Defend Against Cloud Ransomware with Proactive Pentesting

Imagine waking up on a Tuesday morning, opening your laptop, and finding a single text file on your primary cloud storage bucket. It isn't a report or a project update. It's a ransom note. Your databases are encrypted, your backups—which you thought were safe—are wiped, and a countdown timer is ticking away. This isn't a movie plot; it's the daily reality for hundreds of companies moving their operations to the cloud.
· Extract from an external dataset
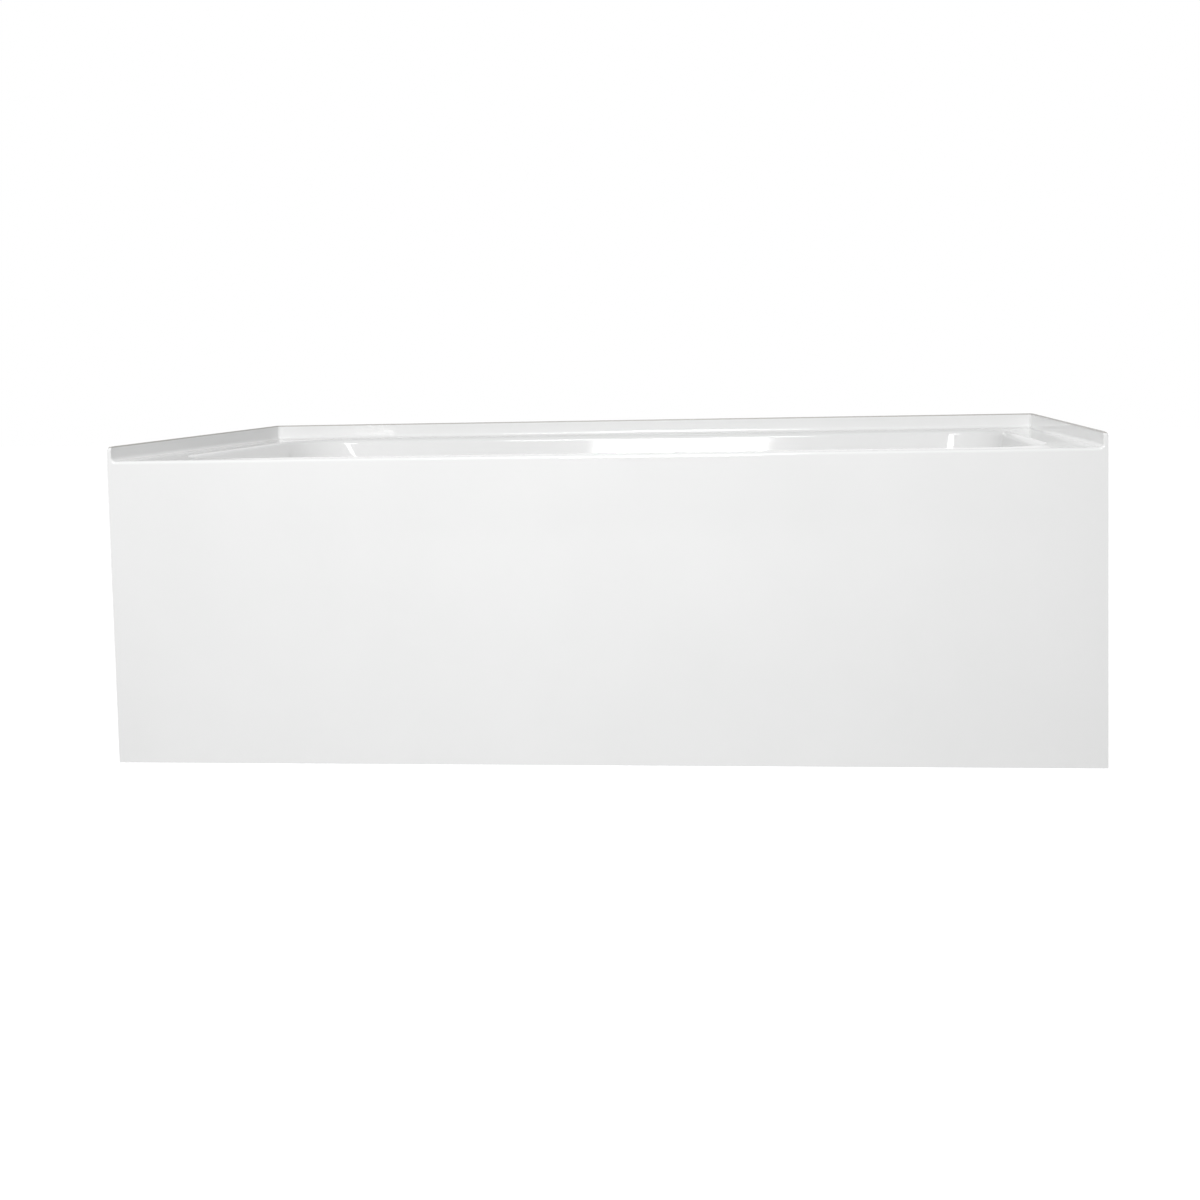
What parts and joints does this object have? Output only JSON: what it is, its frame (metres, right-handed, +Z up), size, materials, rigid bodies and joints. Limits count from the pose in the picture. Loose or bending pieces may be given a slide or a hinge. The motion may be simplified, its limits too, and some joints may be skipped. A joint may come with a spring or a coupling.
{
  "type": "alcove bathtub",
  "caption": "Alcove bathtub with flat front skirt, three-sided tiling flange, sloped backrest, levelling feet and lever-worked pop-up waste and overflow.",
  "frame": {"origin": "middle of the footprint, on the floor", "axes": "+X along the length to the waste end, +Y from the skirt to the back wall, +Z up"},
  "size_m": [1.524, 0.813, 0.504],
  "materials": {
    "acrylic_white": "high gloss sanitary acrylic",
    "fibreglass": "chopped-strand laminate",
    "timber": "sawn softwood",
    "board": "plywood",
    "galvanised_steel": "zinc plated",
    "chrome": "polished",
    "brass": "rough drawn",
    "spring_steel": "bright wire",
    "black_rubber": "moulded",
    "pad_rubber": "moulded"
  },
  "bodies": {
    "tub": {"apron_battens": "timber", "apron_brackets": "galvanised_steel", "apron_panel": "acrylic_white", "base_board": "board", "bracket_screws": "galvanised_steel", "drain_flange": "chrome", "drain_gasket": "black_rubber", "fibreglass_backing": "fibreglass", "jam_nuts": "galvanised_steel", "lever_pin": "brass", "overflow_elbow": "brass", "overflow_gasket": "black_rubber", "overflow_plate": "chrome", "overflow_tube": "brass", "plate_screws": "chrome", "rail_nuts": "galvanised_steel", "rail_screws": "galvanised_steel", "slip_nuts": "brass", "slip_washers": "black_rubber", "support_rails": "galvanised_steel", "tub_shell": "acrylic_white", "waste_shoe": "brass", "waste_tee": "brass", "waste_tube": "brass"},
    "trip_lever": {"trip_lever": "chrome"},
    "linkage": {"linkage_rod": "brass", "linkage_nut": "brass", "linkage_spring": "spring_steel"},
    "rocker": {"rocker_arm": "brass"},
    "stopper": {"stopper": "chrome", "stopper_ring": "black_rubber"},
    "foot_front_left": {"foot_stud_front_left": "galvanised_steel", "foot_pad_front_left": "pad_rubber"},
    "foot_back_left": {"foot_stud_back_left": "galvanised_steel", "foot_pad_back_left": "pad_rubber"},
    "foot_front_right": {"foot_stud_front_right": "galvanised_steel", "foot_pad_front_right": "pad_rubber"},
    "foot_back_right": {"foot_stud_back_right": "galvanised_steel", "foot_pad_back_right": "pad_rubber"}
  },
  "joints": [
    {"name": "lever_tilt", "type": "hinge", "parent": "tub", "child": "trip_lever", "pos_m": [0.67198, 0, 0.39042], "axis": [0, -1, 0], "range_deg": [0, 25]},
    {"name": "link_lift", "type": "slide", "parent": "tub", "child": "linkage", "axis": [0, 0, 1], "range_m": [0, 0.0154]},
    {"name": "rocker_tilt", "type": "hinge", "parent": "tub", "child": "rocker", "pos_m": [0.59548, 0, 0.04135], "axis": [0, -1, 0], "range_deg": [0, 7.9]},
    {"name": "stopper_drop", "type": "slide", "parent": "tub", "child": "stopper", "axis": [0, 0, -1], "range_m": [0, 0.00901]},
    {"name": "foot_screw_front_left", "type": "slide", "parent": "tub", "child": "foot_front_left", "axis": [0, 0, 1], "range_m": [-0.015, 0.01]},
    {"name": "foot_screw_back_left", "type": "slide", "parent": "tub", "child": "foot_back_left", "axis": [0, 0, 1], "range_m": [-0.015, 0.01]},
    {"name": "foot_screw_front_right", "type": "slide", "parent": "tub", "child": "foot_front_right", "axis": [0, 0, 1], "range_m": [-0.015, 0.01]},
    {"name": "foot_screw_back_right", "type": "slide", "parent": "tub", "child": "foot_back_right", "axis": [0, 0, 1], "range_m": [-0.015, 0.01]}
  ],
  "couplings": [
    {"joint": "link_lift", "follows": "lever_tilt", "m_per_rad": 0.035118},
    {"joint": "rocker_tilt", "follows": "lever_tilt", "ratio": 0.31501},
    {"joint": "stopper_drop", "follows": "lever_tilt", "m_per_rad": 0.020626}
  ]
}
The move to the cloud was supposed to make things easier. We were promised scalability and "built-in" security. But here is the truth: the cloud doesn't magically fix security; it just changes where the holes are. Ransomware attackers have pivoted. They aren't just sending phishing emails to entry-level employees anymore; they are hunting for misconfigured S3 buckets, leaked API keys in public GitHub repos, and overly permissive IAM roles.

If you're waiting for an alert from your security software to tell you that you've been breached, you're already too late. By the time the ransomware triggers, the attacker has likely been in your system for weeks, mapping your network and stealing your data. The only way to stop this is to stop playing defense and start acting like the attacker. This is where proactive penetration testing (pentesting) comes in.

In this guide, we're going to break down why cloud ransomware is different, how attackers actually get in, and how you can use a proactive pentesting strategy—and tools like Penetrify—to shut the door before the hackers arrive.

Understanding the Modern Cloud Ransomware Attack Vector

To defend against something, you have to understand how it actually works. Old-school ransomware was simple: a user clicked a .exe file, and the local hard drive got locked. Cloud ransomware is a different beast entirely. It targets the orchestration layer, the identity provider, and the storage blobs.

The Shift from Endpoints to Identities

In a cloud environment, "identity" is the new perimeter. Your firewall doesn't matter if an attacker steals an administrative API key. Once they have that key, they aren't "breaking in"—they are logging in. They use these identities to move laterally across your environment.

For example, an attacker might find a developer's leaked key on a forum. That key might only have access to a testing environment. But if that testing environment is improperly peered with your production environment, the attacker can jump across. They look for "privilege escalation" paths—basically finding a way to turn a low-level user account into a Global Admin.

The "Double Extortion" Tactic

Ransomware isn't just about encryption anymore. Most modern groups use a method called double extortion. First, they quietly exfiltrate (steal) your most sensitive data. Then, they encrypt your systems.

If you have great backups and tell the hackers, "No thanks, we'll just restore from last night," they respond by saying, "That's fine, but we're about to leak your customer list and employee payroll on the dark web." Now, you're not paying to get your data back; you're paying to keep your secrets secret. This makes the "just have a backup" strategy insufficient. You have to prevent the initial entry.

Common Cloud Entry Points

Where do they actually get in? It's usually one of these three things:

  1. Misconfigured Storage: Open S3 buckets or Azure Blobs that anyone with a web browser can access.
  2. Credential Leakage: API keys, SSH keys, or passwords hardcoded into scripts and pushed to public repositories.
  3. Unpatched Cloud Instances: Running an old version of an application on a VM that has a known vulnerability (CVE) that allows remote code execution.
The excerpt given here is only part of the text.